> _INSTRUCTIONS TO FOLLOW_:
Select and reproduce each line of the listing below that bears the string "this".

───── TASK DATA ─────

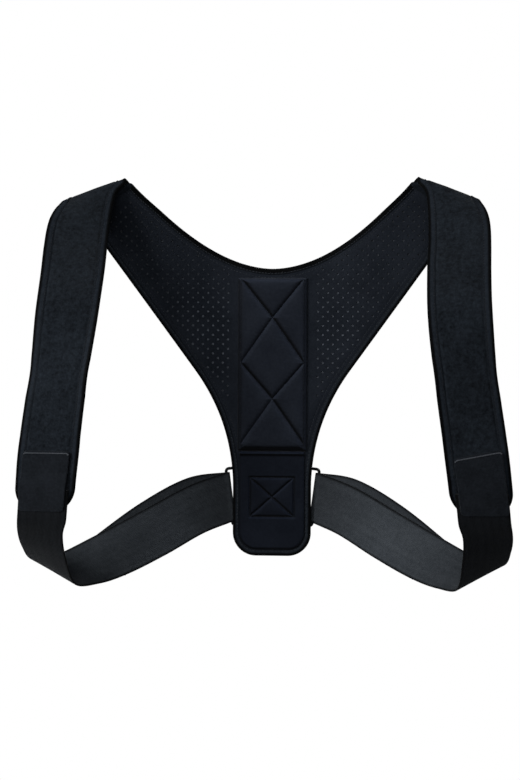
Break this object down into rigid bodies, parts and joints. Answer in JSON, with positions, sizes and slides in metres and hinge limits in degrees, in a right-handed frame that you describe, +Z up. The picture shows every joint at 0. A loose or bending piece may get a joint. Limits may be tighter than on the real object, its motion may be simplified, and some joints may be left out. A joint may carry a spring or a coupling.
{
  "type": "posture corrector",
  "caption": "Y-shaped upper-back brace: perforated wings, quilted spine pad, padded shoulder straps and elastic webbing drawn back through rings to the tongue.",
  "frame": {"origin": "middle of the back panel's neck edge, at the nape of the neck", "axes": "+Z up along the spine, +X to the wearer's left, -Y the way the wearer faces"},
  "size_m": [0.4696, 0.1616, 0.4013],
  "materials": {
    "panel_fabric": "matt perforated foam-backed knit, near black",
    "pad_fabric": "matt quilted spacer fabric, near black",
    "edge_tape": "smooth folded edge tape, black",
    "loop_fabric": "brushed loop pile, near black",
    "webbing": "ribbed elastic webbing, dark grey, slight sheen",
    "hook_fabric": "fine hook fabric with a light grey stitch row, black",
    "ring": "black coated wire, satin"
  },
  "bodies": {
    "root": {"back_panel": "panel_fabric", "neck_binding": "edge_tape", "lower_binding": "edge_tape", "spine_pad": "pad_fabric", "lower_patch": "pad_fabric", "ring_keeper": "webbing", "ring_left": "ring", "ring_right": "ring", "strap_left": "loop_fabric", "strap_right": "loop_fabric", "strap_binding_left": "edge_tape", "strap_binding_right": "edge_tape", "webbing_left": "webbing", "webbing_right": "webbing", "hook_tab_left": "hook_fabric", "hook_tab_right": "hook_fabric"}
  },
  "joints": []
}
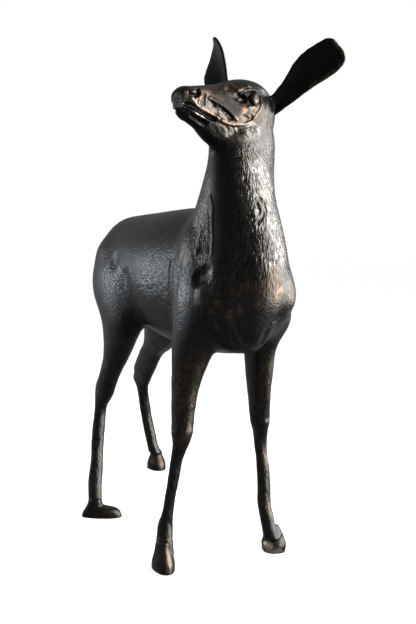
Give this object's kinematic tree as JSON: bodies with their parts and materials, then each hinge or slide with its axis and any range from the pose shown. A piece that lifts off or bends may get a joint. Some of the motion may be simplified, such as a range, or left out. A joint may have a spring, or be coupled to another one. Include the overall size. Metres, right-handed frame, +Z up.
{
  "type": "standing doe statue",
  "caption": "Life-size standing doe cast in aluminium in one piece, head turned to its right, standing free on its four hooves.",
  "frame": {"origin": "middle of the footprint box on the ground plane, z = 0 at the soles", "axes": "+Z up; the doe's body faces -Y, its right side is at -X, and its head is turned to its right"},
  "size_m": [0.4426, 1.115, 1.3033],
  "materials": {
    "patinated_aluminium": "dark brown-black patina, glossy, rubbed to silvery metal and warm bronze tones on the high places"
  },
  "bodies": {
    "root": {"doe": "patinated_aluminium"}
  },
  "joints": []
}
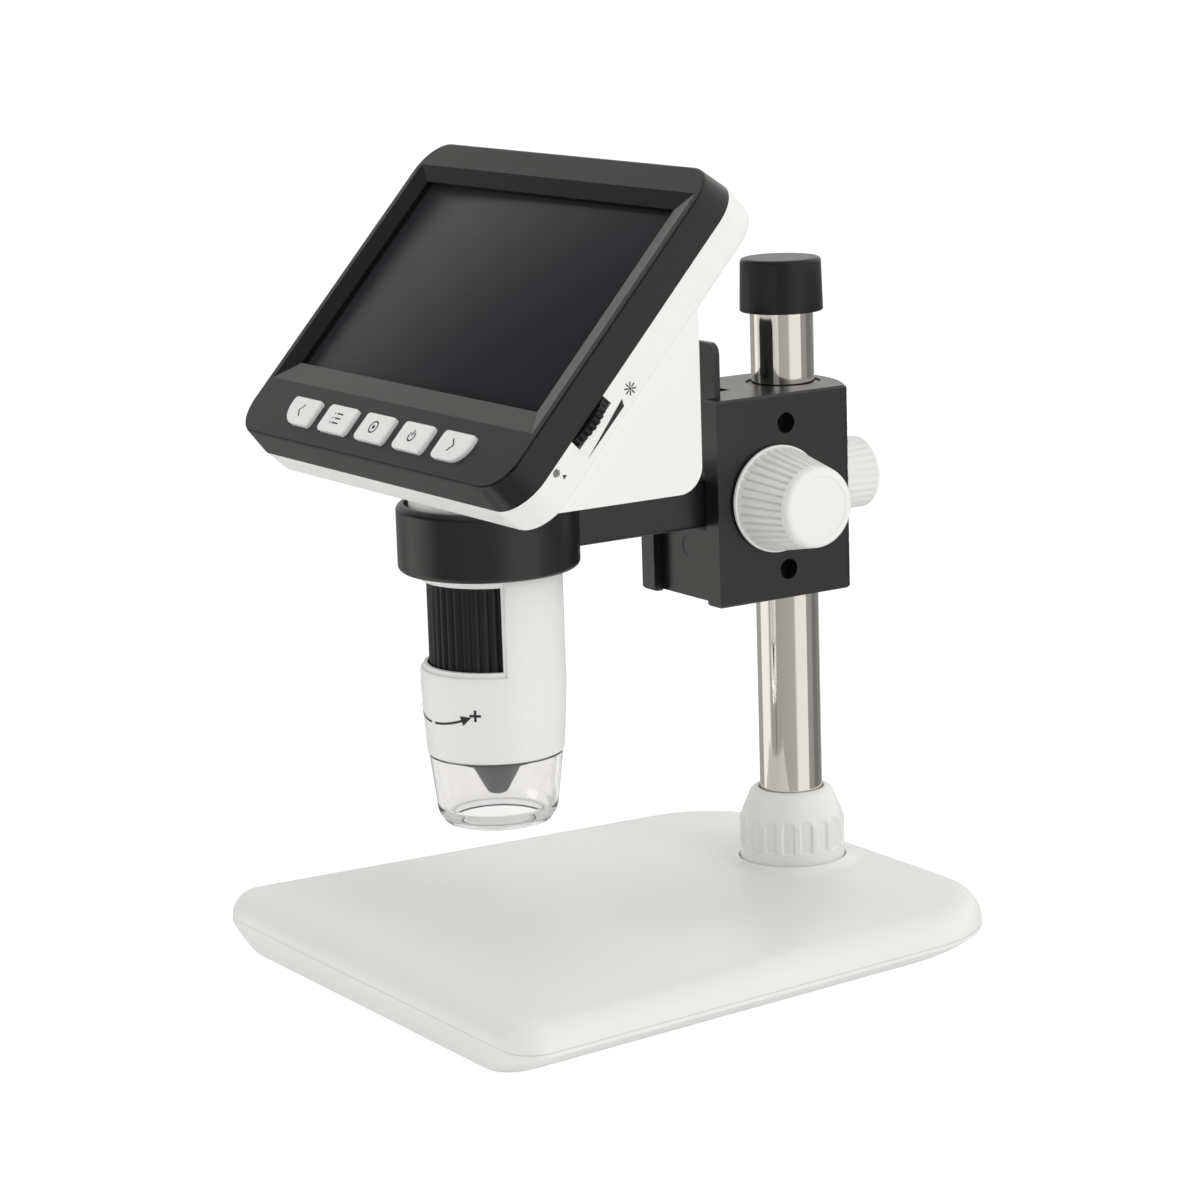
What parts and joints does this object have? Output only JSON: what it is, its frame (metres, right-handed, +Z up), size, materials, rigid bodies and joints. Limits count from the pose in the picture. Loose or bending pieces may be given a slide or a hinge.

─────

> _THE RESULT_:
Break this object down into rigid bodies, parts and joints. Answer in JSON, with positions, sizes and slides in metres and hinge limits in degrees, in a right-handed frame that you describe, +Z up. The picture shows every joint at 0. A loose or bending piece may get a joint. Limits may be tighter than on the real object, its motion may be simplified, and some joints may be left out. A joint may carry a spring or a coupling.
Give this object's kinematic tree as JSON: bodies with their parts and materials, then each hinge or slide with its axis and any range from the pose shown. A piece that lifts off or bends may get a joint. Some of the motion may be simplified, such as a range, or left out. A joint may have a spring, or be coupled to another one. Include the overall size. Metres, right-handed frame, +Z up.
What parts and joints does this object have? Output only JSON: what it is, its frame (metres, right-handed, +Z up), size, materials, rigid bodies and joints. Limits count from the pose in the picture. Loose or bending pieces may be given a slide or a hinge.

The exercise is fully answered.